1- Türkiye’ye
ilhak olmak
2- Kıbrıs
Devletine ortak ya da yama olmak
3- Bir
devlet ilan edip TC’nin kucağına vermek
Üç haysiyetsiz ihtimal. Üçü de karaktersiz. Üçü de kolaycı.
Üçü de bağımlı. Üçü de bir başka iradenin oluruna kalmış. Üçü de korkak. Üçü de
yılgın. Üçü de zavallı. Üçü de yalan dolan. Sırayla gidelim.
Birinci ihtimal hiç olmadı. Kıbrıs Türkü taksim dedi ama
hiçbir zaman ilhak demedi. Ama bu sakıncalı hayalin sahipleri endazenin bir
tarafına KKTC’yi diğer tarafına gayrimeşru çocukları olan ilhakı koydukları
zaman hep gayrimeşru çocukları ağır bastı. Ondan yana tavır aldılar.
İkinci ihtimalin peşinden koşanlar çoktur. Bunlar genellikle
birinci ihtimale muhalefet ettiklerini sanarak alternatif olarak ortaya Rumcasını
koyuyorlar. Ortaklığa aklımız yatmıştı. Bizim, yani Kıbrıslı Türklerin. Amma ve
lakin Rumların aklına bu iş hiç yatmadı. Ne dün, ne de bugün. Ol hikâye ondan
ibarettir. Rumlara AB’ın, ABD’nin ya da BM’nin baskı yapmasını ve onlara
baskıyla bir çeşit ortaklığı kabul ettirmesini isteyenler 1960’a bakmayı
reddediyorlar. 1963’e bakmayı reddediyorlar. Yirmi Temmuz’a lanet edip, 15
Temmuz’u olmamış sayıyorlar. Feci bir akıl karışıklığıdır ki o akıllar
itinayla, kurslar, burslar, eğitim seminerleriyle kazandırılmıştır kendilerine.
Üçüncü ihtimali yaşıyoruz. Her gün daha aleni, her gün daha
saygısızca, daha utanmazca, daha arsızca. Azarlanarak, tartaklanarak, itilip
kakılarak.
Oysa bir ihtimal daha var.. Şarkıda olduğu gibi bize
sorabilirsiniz “O da ölmek mi dersin?” diye. Biz de “Belki” diye cevap veririz.
Ama değmez mi?
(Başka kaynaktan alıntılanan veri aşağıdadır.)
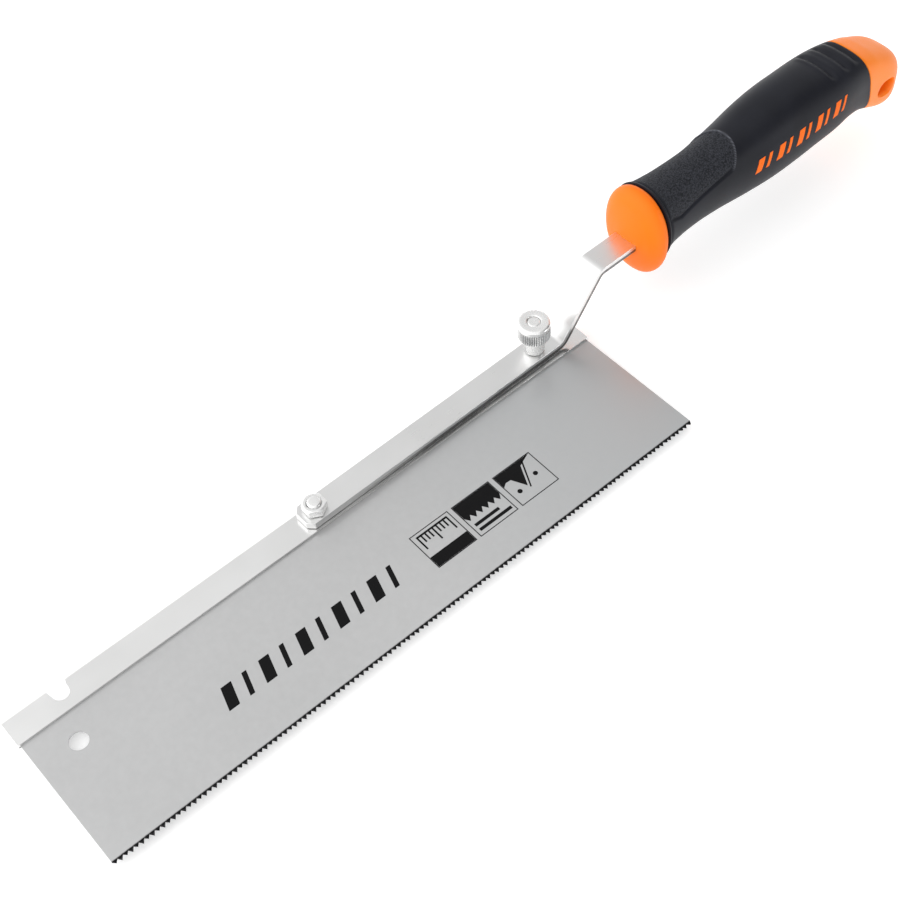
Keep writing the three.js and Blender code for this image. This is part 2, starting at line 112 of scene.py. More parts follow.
# U, half width, crown above the tang, keel below the tang
HANDLE_STATIONS = np.array([
    (160, 14.3, 21.1, 12.4),
    (165, 13.2, 20.2, 9.6),
    (171, 12.6, 19.4, 8.5),
    (180, 12.2, 19.0, 8.2),
    (190, 12.3, 18.9, 8.8),
    (208, 13.7, 20.8, 10.8),
    (220, 14.9, 23.0, 11.3),
    (232, 15.5, 24.3, 10.8),
    (244, 15.5, 24.3, 9.8),
    (256, 15.0, 23.3, 8.2),
    (266, 13.8, 22.0, 6.6),
    (274, 12.9, 20.4, 7.8),
    (281, 12.6, 18.2, 10.8),
])


# ---- small tools -----------------------------------------------------------------------------------

def smoothstep(x, low, high):
    t = np.clip((np.asarray(x, float) - low) / (high - low), 0, 1)
    return t * t * (3 - 2 * t)


def bump_curve(x, width):
    """1 at x = 0, falling smoothly to 0 about one width away."""
    return np.exp(-(np.asarray(x, float) / width) ** 2 * 2)


def in_strap_frame(points):
    """Points given as (U, V, Z), moved into the row frame."""
    points = np.asarray(points, float)
    c, s = math.cos(STRAP_ANGLE), math.sin(STRAP_ANGLE)
    out = points.copy()
    out[:, 0] = c * points[:, 0] - s * points[:, 1]
    out[:, 1] = s * points[:, 0] + c * points[:, 1] + PIVOT_Y
    return out


def grid_faces(rows, columns, wrap_rows=False):
    """Quads over a grid of vertices whose columns close into rings."""
    faces = []
    for i in range(rows if wrap_rows else rows - 1):
        for j in range(columns):
            a, b = i * columns, ((i + 1) % rows) * columns
            k = (j + 1) % columns
            faces.append((a + j, a + k, b + k, b + j))
    return faces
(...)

Yunanistan ve Türkiye ne kadar bağımsız ise en az o kadar
bağımsız bir devletin sahipleri olarak yaşamak idealinin peşinde koşmak, o
ideal için Kuzeyle de Güneyle de kavga etmek, hak edilmesi gereken, kutsal bir
meziyet olan bağımsızlık için değmez mi? Ancak kimse yorulmak istemiyor. Kimse
düşüp dizlerini kanatmak istemiyor. Kimse sokağa çıkıp kirlenmek istemiyor.
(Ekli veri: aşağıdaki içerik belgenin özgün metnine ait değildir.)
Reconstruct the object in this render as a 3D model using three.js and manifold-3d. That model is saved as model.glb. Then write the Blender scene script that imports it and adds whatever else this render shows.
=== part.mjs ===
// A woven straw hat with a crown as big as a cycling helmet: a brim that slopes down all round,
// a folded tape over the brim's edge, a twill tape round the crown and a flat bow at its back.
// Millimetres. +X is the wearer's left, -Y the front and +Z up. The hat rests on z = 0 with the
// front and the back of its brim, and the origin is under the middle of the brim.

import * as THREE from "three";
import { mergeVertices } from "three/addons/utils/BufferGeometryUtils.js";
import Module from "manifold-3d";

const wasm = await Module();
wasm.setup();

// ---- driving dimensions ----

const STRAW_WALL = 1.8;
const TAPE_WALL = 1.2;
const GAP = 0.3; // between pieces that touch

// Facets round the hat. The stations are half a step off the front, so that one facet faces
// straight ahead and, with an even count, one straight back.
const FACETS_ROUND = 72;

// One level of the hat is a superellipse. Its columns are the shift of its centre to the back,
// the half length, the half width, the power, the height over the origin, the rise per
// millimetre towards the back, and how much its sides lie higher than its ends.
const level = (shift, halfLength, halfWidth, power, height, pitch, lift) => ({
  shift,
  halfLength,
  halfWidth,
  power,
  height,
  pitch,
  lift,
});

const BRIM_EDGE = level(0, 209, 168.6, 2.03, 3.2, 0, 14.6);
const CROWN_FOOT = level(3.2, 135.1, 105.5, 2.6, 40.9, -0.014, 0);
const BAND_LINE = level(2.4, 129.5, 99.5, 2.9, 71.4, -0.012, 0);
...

Kimse oturduğu koltuklardan kalkmak istemiyor. Hükümet edenler bağımsızlık ya
da onur ve saygınlık peşinde değil son model Mercedes peşinde olduğu için,
paragözlüklerinden, bulundukları makamı hak edecek niteliklerden yoksun
olduklarından dördüncü ihtimalin peşinden koşan yok. Gerçekçi olup imkânsızı
isteyen de. Oysa biz Tayyip beyin temmuz ziyaretinden önce yazmıştık
pankartımıza. Ondan çok önce de dillendirmiştik. Ne TC’ye biat ederiz ne de
Rum’a yama oluruz, demiştik. Onlar da bize siz kimsiniz, demişlerdi. Biz de biz
“biz”iz, asıl siz kimsiniz demiştik.
Bize dayatılan üç ihtimalin üçünü de reddediyoruz.
Bizi TC hükümetlerine şikâyet eden, maaşlarımızdan ekonomik
kriz nedeniyle kesinti yapan, ücretleri donduran, asgari ücrete üç kuruşluk
artışı çok gören ama kendileri bizim paralarımızla saltanat sürenleri ve bu
gidişe dur demek için değil sadece subaşına kendileri geçmek için sıranın
kendilerine geleceği günleri ellerini ovuşturarak bekleyenleri, kurdukları ve devamına
talip oldukları bu düzenle birlikte külliyen REDDEDİYORUZ.